[What this task involves]
The required output consists solely of the lines from the one containing "FRINGE_RAY, 0, 2)" down to the one containing "bpy.data.objects.remove(obj)", both included, each quoted exactly.
— Begin Raw data —
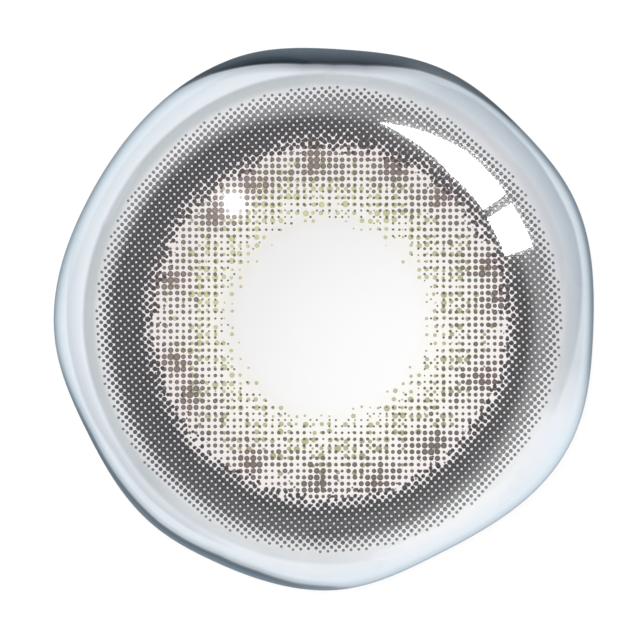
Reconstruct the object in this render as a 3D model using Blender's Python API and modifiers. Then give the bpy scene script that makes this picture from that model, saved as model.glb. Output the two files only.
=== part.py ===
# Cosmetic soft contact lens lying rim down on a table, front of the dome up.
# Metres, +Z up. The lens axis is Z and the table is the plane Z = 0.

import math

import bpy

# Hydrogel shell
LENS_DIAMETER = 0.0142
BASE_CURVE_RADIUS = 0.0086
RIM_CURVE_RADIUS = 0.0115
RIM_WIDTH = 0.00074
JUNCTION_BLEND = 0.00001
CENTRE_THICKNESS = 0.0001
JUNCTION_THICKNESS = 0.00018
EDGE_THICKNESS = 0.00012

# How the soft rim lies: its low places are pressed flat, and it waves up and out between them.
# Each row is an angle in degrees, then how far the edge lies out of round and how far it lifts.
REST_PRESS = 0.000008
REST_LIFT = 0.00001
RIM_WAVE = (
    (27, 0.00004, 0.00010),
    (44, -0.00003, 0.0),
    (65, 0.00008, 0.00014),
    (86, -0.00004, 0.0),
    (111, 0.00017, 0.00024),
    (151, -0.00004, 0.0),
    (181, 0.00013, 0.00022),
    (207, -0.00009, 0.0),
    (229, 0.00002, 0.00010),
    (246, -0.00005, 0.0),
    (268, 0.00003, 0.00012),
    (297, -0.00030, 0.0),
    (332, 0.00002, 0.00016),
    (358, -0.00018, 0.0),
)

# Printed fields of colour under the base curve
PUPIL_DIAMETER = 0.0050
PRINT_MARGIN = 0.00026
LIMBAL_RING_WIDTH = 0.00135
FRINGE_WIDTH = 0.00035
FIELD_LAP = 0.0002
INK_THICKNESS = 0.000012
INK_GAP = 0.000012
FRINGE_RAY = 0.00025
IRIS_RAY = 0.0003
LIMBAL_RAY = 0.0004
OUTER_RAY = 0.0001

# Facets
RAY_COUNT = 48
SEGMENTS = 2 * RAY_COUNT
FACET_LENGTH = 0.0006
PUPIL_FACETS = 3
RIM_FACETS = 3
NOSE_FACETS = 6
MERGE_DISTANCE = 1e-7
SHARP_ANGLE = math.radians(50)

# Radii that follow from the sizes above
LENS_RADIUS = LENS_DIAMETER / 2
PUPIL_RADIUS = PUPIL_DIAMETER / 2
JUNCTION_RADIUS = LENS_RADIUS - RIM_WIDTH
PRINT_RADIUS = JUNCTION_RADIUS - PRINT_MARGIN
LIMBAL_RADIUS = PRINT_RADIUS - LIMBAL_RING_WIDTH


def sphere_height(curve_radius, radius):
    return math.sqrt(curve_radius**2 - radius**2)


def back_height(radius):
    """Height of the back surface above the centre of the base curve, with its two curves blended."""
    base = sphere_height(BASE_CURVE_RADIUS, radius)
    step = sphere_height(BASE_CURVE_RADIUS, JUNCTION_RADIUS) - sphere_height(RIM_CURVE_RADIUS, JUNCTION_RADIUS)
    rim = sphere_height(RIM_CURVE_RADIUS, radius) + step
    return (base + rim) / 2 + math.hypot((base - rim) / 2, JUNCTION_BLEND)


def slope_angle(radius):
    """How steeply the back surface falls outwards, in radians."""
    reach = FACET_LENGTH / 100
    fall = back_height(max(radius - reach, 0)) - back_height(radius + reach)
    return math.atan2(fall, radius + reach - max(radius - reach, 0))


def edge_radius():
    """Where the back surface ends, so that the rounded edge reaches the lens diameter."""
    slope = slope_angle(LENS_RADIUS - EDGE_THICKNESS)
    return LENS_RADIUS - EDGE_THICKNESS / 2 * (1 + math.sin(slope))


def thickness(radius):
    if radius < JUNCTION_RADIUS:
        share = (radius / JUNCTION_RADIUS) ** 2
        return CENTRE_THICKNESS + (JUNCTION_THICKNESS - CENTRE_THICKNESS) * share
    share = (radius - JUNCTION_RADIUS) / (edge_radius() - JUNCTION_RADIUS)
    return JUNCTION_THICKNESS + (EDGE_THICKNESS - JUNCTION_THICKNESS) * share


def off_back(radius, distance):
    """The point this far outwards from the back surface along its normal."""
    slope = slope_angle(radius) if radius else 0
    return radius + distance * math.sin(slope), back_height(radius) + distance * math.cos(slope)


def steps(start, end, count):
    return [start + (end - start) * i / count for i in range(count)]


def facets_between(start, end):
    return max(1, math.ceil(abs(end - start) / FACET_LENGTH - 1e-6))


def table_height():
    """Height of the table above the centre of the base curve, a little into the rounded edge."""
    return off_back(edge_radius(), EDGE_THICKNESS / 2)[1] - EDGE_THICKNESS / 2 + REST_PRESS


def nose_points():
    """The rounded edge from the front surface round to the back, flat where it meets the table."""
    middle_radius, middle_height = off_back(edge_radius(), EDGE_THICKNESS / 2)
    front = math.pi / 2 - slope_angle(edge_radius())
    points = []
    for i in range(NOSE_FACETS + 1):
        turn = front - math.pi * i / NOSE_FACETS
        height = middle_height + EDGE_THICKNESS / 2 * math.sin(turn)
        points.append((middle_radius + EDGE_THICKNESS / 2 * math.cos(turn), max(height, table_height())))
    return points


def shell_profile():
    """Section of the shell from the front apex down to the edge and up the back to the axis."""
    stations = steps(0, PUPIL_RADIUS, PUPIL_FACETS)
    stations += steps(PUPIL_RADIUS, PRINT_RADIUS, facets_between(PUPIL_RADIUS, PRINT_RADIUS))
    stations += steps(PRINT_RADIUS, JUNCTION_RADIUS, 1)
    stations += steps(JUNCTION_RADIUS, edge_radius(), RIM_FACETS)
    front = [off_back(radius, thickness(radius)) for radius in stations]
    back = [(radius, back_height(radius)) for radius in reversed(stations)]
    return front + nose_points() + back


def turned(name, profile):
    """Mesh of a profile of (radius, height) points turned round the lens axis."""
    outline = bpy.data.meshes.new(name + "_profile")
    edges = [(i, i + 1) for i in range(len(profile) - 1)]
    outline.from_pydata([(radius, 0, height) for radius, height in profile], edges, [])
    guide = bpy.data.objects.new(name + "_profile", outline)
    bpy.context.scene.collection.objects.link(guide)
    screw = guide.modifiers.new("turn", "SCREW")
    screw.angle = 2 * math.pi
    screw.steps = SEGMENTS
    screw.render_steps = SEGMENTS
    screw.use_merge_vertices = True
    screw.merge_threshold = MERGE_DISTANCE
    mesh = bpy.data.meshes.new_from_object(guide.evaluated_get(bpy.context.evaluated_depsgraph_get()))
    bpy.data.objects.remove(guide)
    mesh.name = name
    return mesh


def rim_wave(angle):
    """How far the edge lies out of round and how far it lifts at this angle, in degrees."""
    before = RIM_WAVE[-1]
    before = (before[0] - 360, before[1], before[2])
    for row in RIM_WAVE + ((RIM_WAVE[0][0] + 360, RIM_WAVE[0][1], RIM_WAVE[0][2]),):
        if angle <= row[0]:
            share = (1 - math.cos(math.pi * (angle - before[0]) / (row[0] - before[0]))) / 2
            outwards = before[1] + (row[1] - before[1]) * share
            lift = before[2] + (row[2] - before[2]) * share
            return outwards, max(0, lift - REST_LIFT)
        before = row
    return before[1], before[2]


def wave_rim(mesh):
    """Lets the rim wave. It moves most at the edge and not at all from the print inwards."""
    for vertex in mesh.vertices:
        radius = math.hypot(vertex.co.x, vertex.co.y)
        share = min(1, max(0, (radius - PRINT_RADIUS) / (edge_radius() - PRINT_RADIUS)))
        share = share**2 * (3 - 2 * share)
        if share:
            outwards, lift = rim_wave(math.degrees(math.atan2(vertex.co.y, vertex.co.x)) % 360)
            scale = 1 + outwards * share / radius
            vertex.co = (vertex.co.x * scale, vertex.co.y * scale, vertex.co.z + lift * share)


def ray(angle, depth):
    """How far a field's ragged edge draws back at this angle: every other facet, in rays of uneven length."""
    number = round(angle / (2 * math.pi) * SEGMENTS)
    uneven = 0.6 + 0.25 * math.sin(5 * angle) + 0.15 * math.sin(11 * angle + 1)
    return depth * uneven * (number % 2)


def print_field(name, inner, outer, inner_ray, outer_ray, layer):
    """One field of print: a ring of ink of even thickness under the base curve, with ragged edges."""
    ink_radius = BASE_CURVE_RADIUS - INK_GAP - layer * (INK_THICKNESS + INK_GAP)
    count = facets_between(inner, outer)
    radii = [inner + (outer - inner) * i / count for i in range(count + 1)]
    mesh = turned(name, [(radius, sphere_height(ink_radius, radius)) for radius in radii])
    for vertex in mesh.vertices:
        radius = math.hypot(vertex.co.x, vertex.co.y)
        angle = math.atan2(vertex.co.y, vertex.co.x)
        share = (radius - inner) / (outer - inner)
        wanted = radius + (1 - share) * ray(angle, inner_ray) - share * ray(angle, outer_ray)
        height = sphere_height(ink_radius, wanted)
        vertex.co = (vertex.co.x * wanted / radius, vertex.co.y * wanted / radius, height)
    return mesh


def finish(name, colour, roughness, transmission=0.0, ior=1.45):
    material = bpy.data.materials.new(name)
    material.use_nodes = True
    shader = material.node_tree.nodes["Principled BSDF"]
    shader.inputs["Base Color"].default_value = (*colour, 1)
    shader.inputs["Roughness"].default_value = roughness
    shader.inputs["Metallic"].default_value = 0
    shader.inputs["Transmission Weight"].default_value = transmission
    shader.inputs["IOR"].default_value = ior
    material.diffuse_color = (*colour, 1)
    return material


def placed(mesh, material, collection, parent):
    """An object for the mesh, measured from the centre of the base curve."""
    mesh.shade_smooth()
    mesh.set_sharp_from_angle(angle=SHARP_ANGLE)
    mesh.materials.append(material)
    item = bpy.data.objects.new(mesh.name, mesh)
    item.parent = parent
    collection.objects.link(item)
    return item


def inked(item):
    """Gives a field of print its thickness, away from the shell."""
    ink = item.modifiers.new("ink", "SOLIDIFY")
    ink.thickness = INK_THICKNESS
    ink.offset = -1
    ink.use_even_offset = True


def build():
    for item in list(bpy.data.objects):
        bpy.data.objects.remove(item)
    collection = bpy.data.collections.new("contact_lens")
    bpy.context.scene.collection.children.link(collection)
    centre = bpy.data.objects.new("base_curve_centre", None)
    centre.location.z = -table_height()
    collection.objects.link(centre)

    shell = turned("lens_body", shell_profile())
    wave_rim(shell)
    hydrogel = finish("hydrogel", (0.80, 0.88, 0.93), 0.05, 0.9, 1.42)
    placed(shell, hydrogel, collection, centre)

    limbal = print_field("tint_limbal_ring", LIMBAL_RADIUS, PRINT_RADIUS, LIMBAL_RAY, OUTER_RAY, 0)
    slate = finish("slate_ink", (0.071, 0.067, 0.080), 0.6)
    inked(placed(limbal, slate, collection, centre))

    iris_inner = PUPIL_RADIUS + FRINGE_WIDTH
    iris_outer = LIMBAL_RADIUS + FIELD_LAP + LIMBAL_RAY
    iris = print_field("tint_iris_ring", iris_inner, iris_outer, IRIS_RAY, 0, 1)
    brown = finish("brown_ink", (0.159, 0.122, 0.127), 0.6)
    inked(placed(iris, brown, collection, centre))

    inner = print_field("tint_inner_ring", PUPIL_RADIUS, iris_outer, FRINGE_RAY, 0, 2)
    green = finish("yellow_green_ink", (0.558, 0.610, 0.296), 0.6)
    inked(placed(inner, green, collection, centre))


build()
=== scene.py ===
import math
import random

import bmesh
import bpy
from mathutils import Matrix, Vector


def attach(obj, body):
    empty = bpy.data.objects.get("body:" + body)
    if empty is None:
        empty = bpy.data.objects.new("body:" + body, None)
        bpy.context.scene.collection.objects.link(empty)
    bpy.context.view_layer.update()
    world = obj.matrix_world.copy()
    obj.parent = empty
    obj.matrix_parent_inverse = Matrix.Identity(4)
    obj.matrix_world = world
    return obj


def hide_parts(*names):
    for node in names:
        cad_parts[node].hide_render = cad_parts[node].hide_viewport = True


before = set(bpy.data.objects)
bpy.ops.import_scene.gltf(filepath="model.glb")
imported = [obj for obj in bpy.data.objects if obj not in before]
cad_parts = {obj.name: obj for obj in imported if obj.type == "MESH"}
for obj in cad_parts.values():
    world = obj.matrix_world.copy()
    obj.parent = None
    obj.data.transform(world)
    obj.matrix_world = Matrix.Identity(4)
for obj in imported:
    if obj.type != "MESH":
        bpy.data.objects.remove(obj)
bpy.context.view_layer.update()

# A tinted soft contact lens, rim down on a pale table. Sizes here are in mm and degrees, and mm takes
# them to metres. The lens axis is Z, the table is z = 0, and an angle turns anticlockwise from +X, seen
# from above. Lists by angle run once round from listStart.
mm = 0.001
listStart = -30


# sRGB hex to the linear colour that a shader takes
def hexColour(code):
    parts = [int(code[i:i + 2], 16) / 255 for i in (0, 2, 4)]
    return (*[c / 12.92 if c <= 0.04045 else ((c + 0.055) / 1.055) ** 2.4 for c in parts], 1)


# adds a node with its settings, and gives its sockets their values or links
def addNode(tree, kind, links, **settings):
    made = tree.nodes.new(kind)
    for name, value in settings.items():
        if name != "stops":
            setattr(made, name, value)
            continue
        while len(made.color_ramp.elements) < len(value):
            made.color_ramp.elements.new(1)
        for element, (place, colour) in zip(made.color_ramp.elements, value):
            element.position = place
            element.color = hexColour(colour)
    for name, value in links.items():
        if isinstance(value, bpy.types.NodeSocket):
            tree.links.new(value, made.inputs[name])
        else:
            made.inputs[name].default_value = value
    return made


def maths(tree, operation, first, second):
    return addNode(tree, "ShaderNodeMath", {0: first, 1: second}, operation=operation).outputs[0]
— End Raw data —
[Completed exercise]
    inner = print_field("tint_inner_ring", PUPIL_RADIUS, iris_outer, FRINGE_RAY, 0, 2)
    green = finish("yellow_green_ink", (0.558, 0.610, 0.296), 0.6)
    inked(placed(inner, green, collection, centre))


build()
=== scene.py ===
import math
import random

import bmesh
import bpy
from mathutils import Matrix, Vector


def attach(obj, body):
    empty = bpy.data.objects.get("body:" + body)
    if empty is None:
        empty = bpy.data.objects.new("body:" + body, None)
        bpy.context.scene.collection.objects.link(empty)
    bpy.context.view_layer.update()
    world = obj.matrix_world.copy()
    obj.parent = empty
    obj.matrix_parent_inverse = Matrix.Identity(4)
    obj.matrix_world = world
    return obj


def hide_parts(*names):
    for node in names:
        cad_parts[node].hide_render = cad_parts[node].hide_viewport = True


before = set(bpy.data.objects)
bpy.ops.import_scene.gltf(filepath="model.glb")
imported = [obj for obj in bpy.data.objects if obj not in before]
cad_parts = {obj.name: obj for obj in imported if obj.type == "MESH"}
for obj in cad_parts.values():
    world = obj.matrix_world.copy()
    obj.parent = None
    obj.data.transform(world)
    obj.matrix_world = Matrix.Identity(4)
for obj in imported:
    if obj.type != "MESH":
        bpy.data.objects.remove(obj)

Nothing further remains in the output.